5. That the quality of apps now available more generally in the Linux world is so high nowadays that no one really needs or wants home grown little app/utils anymore, which are amateurish and have limited functionality in comparison to the amazingly polished apps that can be installed at the press of a button.
Personally, I'm certainly well into 'retirement-age' now, and in that sense do have more time available. However, long prior to retirement, when I also had young children, and fulltime job, I was at least as active in terms of computing-related hobby work as I am now (though back then I had no interest myself in developing any new distro - preferring working on simple utility apps or obscure system level programs written in C...).
As far as too much choice is concerned. Some believe we (this forum) should focus entirely on Puppy alone. Aside from too late... I can't help but feel that Puppy (as a design) has been relatively stable for a long long time, so there would be nothing to do!!! Except invent a new Puppy, which is a new distro design, which wouldn't be called Puppy since Puppy already exists (?). I admit I sometimes guiltily wonder about 'weedogit.sh' script, since its whole purpose was to allow myself to try out other non-forum distros (such as EndeavourOS or Zorin or Manjaro). I still wonder about that, except from my weedog perspective I don't find that an issue because the whole point for me is to develop the underlying overlayfs mechanism and all the work being done on that nowadays is to do with KLV-Airedale. So that, for me at least and some others, means we have something to do and discuss, which is what any forum is for really. But, yes, that is not Puppy per se, so perhaps it is a distraction, a spreading out of limited forum membership interest/ dev resources. Then again, it could be said that 'new' ideas from alternative approaches tend to stimulate all development work, including dev work on Puppy itself else any and all established distros would rest on their laurels and stand still and stagnate, which would not inspire anyone surely? But, yes, if membership is shrinking then not a lot to spread out amongst multiple projects - a valid point of argument for sure.
My own worries, in terms of 'forum activity' or lack of it, however, are more to do with items 3, 4 and 5 above. After all these years, computers are now very powerful and well-resourced and distros and apps more an more polished and user-friendly; reaching that stage was what it was all about afterall... I suppose we all remember Pelo, who had no time really for developer 'chat', stressing that he was a 'passenger' and basically just wanted a nice polished distro and apps that were user-friendly and worked.
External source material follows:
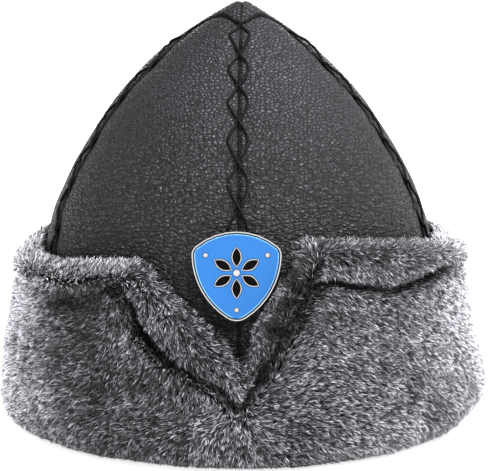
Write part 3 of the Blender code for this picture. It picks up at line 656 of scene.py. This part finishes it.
def cuff_inside(azimuth, heights):
    """The cuff's inner face, which lies on the crown."""
    down = CROWN_LENGTH - np.interp(heights, CROWN[:, 0], CROWN_TRAVEL)
    points = crown_point(azimuth, down, np.full(len(azimuth), INNER_GAP))
    points[:, 2] = heights
    return points


def cuff_surface(degrees, heights):
    """The surface of the fur at these places, the skin being PILE below it."""
    azimuth = np.radians(degrees)
    along = azimuth * ROUND_RADIUS
    section = rows_at(CUFF, CUFF[:, 0], heights)
    half_width = np.where(np.sin(azimuth) > 0, section[:, 2], section[:, 1])
    full = np.stack((half_width * np.sin(azimuth), -section[:, 3] * np.cos(azimuth), heights), 1)
    inner = cuff_inside(azimuth, heights)
    outward = full - inner
    thickness = np.linalg.norm(outward, axis=1)
    outward = outward / thickness[:, None]
    distance = nearest_on(edge_line, along, heights)[1]
    near = 1 - np.minimum(distance / ROLL_RADIUS, 1)
    roundness = np.sqrt(1 - near * near)
    share, row = crease_share(along, heights)
    swell = 0.0016 * np.exp(-((distance - ROLL_RADIUS) / ROLL_RADIUS) ** 2)
    stand_off = EDGE_THICKNESS + (thickness - EDGE_THICKNESS) * roundness + swell - row[:, 2] * share
    stand_off -= dent_relief(along, heights, 4) * np.minimum(distance / 0.006, 1)
    stand_off += 0.0010 * soft_noise(full, 0.022, 21) * np.minimum(distance / 0.01, 1)
    stand_off += 0.0006 * soft_noise(full, 0.009, 22) * np.minimum(distance / 0.01, 1)
    return inner + outward * np.maximum(stand_off, 0.0010)[:, None]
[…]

I suppose if he felt Puppy had reached that stage he would have had nothing left to talk about... Is that where we are?
I observe my two sons, and particularly my youngest, the ten year old, who originally seemed to just be interested in playing computer games (like Minetest, and also Minecraft and so on...), but for some reason, perhaps because he ran his programs on a variant of WeeDog, which he knew I developed, he started teaching himself to program. I have never helped him. Over the years he has simply experimented - first with Scratch, then dabbled a bit with Javascript, and even a little Java, and then tried (EDIT) Python Kivy (yes, that much I mentioned to him, but can't use it myself). Now however he is pretty hard-core learning Python, all by himself - funny thing is he seems to be writing system utils - not games - strange little Python programs for moving files around between directories and deleting them automatically and other tricks beside, but increasingly sophisticated, multi-functioned hundreds of lines of code. For the life of me, I can't see why that fascinates him so much, but it does... He uses various sophisticated Integrated Dev Environments (again, none of which I know anything about) - of course I am delighted seeing the kind of things he is doing (he keeps coming and telling me all the details, but truth is, I don't understand half of it, though of course a lot does make sense and so I can at least comment hopefully somewhat intelligently in reply...).
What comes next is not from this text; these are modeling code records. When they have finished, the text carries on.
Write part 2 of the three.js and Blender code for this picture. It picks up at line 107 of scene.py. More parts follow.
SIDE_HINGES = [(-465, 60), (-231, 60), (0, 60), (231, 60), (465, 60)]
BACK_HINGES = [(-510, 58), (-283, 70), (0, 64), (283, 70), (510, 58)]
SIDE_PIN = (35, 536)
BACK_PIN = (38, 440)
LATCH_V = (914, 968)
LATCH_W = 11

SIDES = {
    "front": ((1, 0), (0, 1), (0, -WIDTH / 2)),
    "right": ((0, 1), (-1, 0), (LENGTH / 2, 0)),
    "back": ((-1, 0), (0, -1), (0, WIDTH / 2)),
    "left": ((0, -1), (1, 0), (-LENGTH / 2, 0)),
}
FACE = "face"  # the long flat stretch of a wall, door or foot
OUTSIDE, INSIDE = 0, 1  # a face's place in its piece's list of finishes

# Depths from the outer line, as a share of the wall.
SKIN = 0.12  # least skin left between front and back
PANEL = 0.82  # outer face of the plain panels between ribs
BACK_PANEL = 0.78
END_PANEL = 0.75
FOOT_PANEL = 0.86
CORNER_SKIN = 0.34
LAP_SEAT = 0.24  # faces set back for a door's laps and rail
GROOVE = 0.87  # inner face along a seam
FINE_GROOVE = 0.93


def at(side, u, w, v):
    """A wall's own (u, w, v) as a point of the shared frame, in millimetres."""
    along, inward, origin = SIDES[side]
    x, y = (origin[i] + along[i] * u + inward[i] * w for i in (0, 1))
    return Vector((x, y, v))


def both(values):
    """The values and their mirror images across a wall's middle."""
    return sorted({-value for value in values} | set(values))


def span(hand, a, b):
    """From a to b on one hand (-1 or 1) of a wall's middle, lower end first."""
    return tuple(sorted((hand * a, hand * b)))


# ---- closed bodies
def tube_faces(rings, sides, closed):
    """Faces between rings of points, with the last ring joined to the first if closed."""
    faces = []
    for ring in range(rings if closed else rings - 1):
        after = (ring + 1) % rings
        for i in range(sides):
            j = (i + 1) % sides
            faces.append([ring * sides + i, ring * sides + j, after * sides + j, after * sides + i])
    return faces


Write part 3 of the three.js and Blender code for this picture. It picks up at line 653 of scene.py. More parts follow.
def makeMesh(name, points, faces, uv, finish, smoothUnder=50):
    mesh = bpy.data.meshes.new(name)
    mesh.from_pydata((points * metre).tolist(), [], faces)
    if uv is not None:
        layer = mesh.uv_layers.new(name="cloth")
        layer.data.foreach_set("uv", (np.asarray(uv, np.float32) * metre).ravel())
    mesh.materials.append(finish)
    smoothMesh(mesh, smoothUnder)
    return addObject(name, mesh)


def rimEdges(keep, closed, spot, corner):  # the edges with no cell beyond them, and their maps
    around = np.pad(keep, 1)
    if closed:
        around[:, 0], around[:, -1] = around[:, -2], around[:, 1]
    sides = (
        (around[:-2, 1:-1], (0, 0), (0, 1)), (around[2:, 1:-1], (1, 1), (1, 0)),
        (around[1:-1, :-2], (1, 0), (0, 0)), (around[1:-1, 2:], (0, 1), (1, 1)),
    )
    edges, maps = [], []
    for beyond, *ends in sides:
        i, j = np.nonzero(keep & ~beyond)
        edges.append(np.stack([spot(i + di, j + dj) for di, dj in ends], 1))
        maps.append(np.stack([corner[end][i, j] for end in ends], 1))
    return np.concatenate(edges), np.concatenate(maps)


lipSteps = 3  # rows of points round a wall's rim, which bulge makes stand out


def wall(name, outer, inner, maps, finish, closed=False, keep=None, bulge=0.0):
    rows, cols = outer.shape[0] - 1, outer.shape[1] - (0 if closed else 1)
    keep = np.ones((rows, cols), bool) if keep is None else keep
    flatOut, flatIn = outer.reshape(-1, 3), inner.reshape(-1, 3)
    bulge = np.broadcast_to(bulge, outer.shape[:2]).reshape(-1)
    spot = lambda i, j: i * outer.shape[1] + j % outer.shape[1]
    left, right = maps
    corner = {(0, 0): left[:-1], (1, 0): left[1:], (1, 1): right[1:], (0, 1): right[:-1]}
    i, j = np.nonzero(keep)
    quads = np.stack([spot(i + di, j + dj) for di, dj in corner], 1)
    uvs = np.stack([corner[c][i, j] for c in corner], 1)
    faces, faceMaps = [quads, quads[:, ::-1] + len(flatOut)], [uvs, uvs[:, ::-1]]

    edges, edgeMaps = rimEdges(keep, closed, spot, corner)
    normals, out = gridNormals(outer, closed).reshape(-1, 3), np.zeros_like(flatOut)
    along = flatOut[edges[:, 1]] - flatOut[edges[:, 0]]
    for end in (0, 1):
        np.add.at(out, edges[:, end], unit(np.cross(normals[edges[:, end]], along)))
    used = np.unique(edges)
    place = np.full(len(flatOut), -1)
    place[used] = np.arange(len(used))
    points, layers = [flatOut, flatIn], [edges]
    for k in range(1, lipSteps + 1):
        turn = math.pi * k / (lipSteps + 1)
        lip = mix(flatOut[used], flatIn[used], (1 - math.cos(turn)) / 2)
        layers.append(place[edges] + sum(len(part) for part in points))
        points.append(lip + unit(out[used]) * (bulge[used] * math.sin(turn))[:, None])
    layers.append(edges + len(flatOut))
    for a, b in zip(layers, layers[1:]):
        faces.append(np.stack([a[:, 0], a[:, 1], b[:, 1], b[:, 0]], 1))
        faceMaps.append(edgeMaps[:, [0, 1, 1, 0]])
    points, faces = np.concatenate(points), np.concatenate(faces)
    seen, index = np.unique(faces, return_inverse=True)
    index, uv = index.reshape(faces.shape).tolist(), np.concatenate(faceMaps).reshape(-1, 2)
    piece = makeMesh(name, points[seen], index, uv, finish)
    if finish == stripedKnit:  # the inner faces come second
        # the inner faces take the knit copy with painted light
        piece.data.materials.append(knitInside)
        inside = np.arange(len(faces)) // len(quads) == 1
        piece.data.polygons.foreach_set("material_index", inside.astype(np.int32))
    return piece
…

However, he has never yet shown any interest at all in the Puppy forum... I suspect he may never do so. He does seem to be enrolled on various other (coding-related) forums though. I suspect many others are in that coding dev world too, as the main focus of their 'computing hobby'. So, no I don't think the young no longer care to do anything new - plenty young folk out there coding I think, and blogging (of course, and my young one does that too...). So if this forum is becoming boring it may be that Pelo and many like him now have what they want and the less need for development (and the less development going on) the fewer young computing enthusiasts this forum will attract. Certainly development thrives on feedback and testing, but without the seeds of development, with nothing much growing, there is nothing to feedback about or test or talk about.
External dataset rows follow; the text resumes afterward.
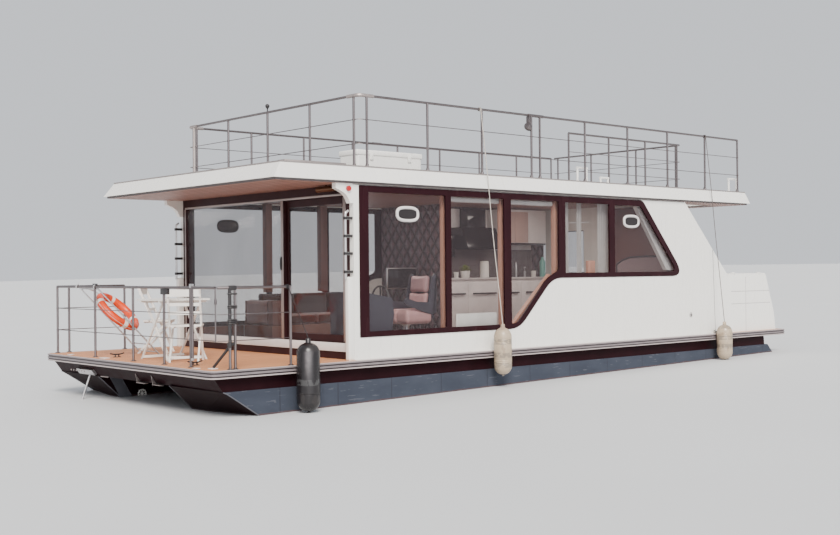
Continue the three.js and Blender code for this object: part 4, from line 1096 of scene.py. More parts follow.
def deck_lamp():
    """A bracket that hooks over the rail, and a round lamp turned to face the deck."""
    mesh = bmesh.new()
    x, y = station(5.42), RAIL_SIDE
    rod(mesh, (x, y, ROOF_RAIL_TOP - 0.01), (x, y, ROOF_RAIL_TOP - 0.11), 0.01, 10)
    box(mesh, (x - 0.03, y - 0.03, ROOF_RAIL_TOP - 0.13), (x + 0.03, y + 0.03, ROOF_RAIL_TOP - 0.015), 0.008)
    turned(mesh, [(0.0, 0.0), (0.045, 0.005), (0.055, 0.03), (0.055, 0.075), (0.042, 0.1), (0.0, 0.105)],
           (x - 0.02, y, ROOF_RAIL_TOP - 0.19), axis=(0.8, 0.2, 0.35), steps=20)
    finish_piece("deck_lamp", mesh, rail_steel)


riding_light()
deck_lamp()

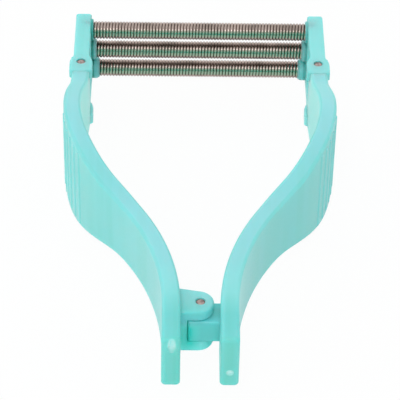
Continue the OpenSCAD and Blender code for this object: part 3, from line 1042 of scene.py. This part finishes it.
def handleReflectionPatches(handleReflection):
    return [{"name": "handleReflection", "colour": handleReflection["colour"], "reach": handleReflection["reach"], "edge": handleReflection["edge"],
             "middle": (0, springRow - handleReflection["towardHandle"],
                        handleReflection["rise"] + level * headFrame["springPitch"])}
            for level in (-1, 0, 1)]


wireSteel = makeSteel("drawnSpringSteel", springSteel, handleReflectionPatches(springHandleReflection))[0]


def makeCoilTree(inputs):
    tree, source = newGeometryTree("closeWoundCoil", inputs)
    height = mathNode(tree, "MULTIPLY", source["Turns"], source["Pitch"])
    coil = addNode(tree, "GeometryNodeCurveSpiral", Resolution=source["Steps a turn"],
                   Rotations=source["Turns"], Start_Radius=source["Coil radius"],
                   End_Radius=source["Coil radius"], Height=height)
    ring = addNode(tree, "GeometryNodeCurvePrimitiveCircle", Resolution=source["Wire sides"],
                   Radius=source["Wire radius"])
    tube = addNode(tree, "GeometryNodeCurveToMesh", Curve=coil.outputs[0],
                   Profile_Curve=ring.outputs[0], Fill_Caps=True)
    laid = addNode(tree, "GeometryNodeTransform", Geometry=tube.outputs[0],
                   Rotation=(0, math.radians(90), 0))
    finishTree(tree, source, laid.outputs[0])
    return tree


coilTree = makeCoilTree(coilSpring)


def makeSpring(level, label):
    halfLength = coilSpring["Turns"] * coilSpring["Pitch"]
    for side, start in (("left", -halfLength), ("right", 0.0)):
        name = "spring" + label.capitalize() + side.capitalize()
        mesh = growMesh(curveObject(name + "Line", armLine[:2]), coilTree, coilSpring, wireSteel)
        mesh.transform(Matrix.Translation((start, springRow, level * headFrame["springPitch"])))
        mesh.transform(toFrame)
        mesh.polygons.foreach_set("use_smooth", [True] * len(mesh.polygons))
        piece = placeObject(name, mesh)
        if side == "left":
            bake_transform(piece)
        else:
            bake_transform(piece)
        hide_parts("spring_" + label)


for levelIndex, levelName in ((1, "top"), (0, "middle"), (-1, "bottom")):
    makeSpring(levelIndex, levelName)
print("springs made")

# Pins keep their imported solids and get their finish
dullSteel = makePinSteel("dullPinSteel", pinSteel, pinRimShade, ((0, 0), headPin, (-headPin[0], headPin[1])))
for pinName in ("centre_pin", "left_head_pin", "right_head_pin"):
    pinObject = frame["nodes"][pinName]
    for entry in pinObject.material_slots:
        entry.material = dullSteel

print("finished")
Not everyone, or even many, want to be coders of course, at least not in terms of writing code and debugging code (including shell scripts), but coding takes many forms. For example, mikewalsh probably doesn't think of himself as a 'coder', but creating portable apps is about organising code - that is a part of code development in my opinion. So what are we on this forum for? Helping new users? - but even that tends to involve explaining how Puppy works... which is actually pretty technical: adrv, fdrv, zdrv, layers, read-only, read-write, sfs loading; that to me is the hobby we have, far more than the passenger view of the likes of Pelo. So my argument would in contrast be that this forum is about people interested in developing a particular style of Linux distro in their own unique (and sometimes different) ways. Not necessarily coding per se, or scripting, though lots do dabble in that. We need developments that attract the new generation of computing enthusiasts - re-hashing Puppy alone is not enough, though it certainly is an important and healthy forum activity. Distros are indeed becoming very polished out there. If we want to significantly attract new forum membership there has to be something (many things) unique here that really attracts them in. Raving on about Puppy itself is simply no longer enough - people will certainly no doubt occasionally use puppy or try it out in their Linux travels, but to attract people to become regular forum contributors requires some hook or other that really cements their interests and longterm enthusiasm - something to get their teeth into such that they want to keep on eating.
Every so often I see something discussed that has that feel about it, and it is never just one project or topic. As one example, rufwoof fascinates with some of the somewhat esoteric/unique systems he likes to assemble and experiment with - not everyone's cup of tea, for sure, but fascinating nevertheless. We need hooks, many of them - if you want to catch a lot of fish. Personally I think the days of a single hook/perspective/distro/system are gone - that market for lean, mean, low-resource computer systems is all but gone - it is still a hook, but just enough to catch a few fish in today's ocean. We need more development. Different sorts/types - variety is the spice of life and we need spice and the more that diverse market audience can be grown, the more they will feed off the work of each other - distro developments, coding, system architecture designs/assemblies. Puppy should become an industry, not just the distro that originally resulted in this forum - the Kennels should expand and absorb and become a focal point for computer hobbyists of many and varied interests - a place of experiment, and great design ideas. That's what I feel anyway.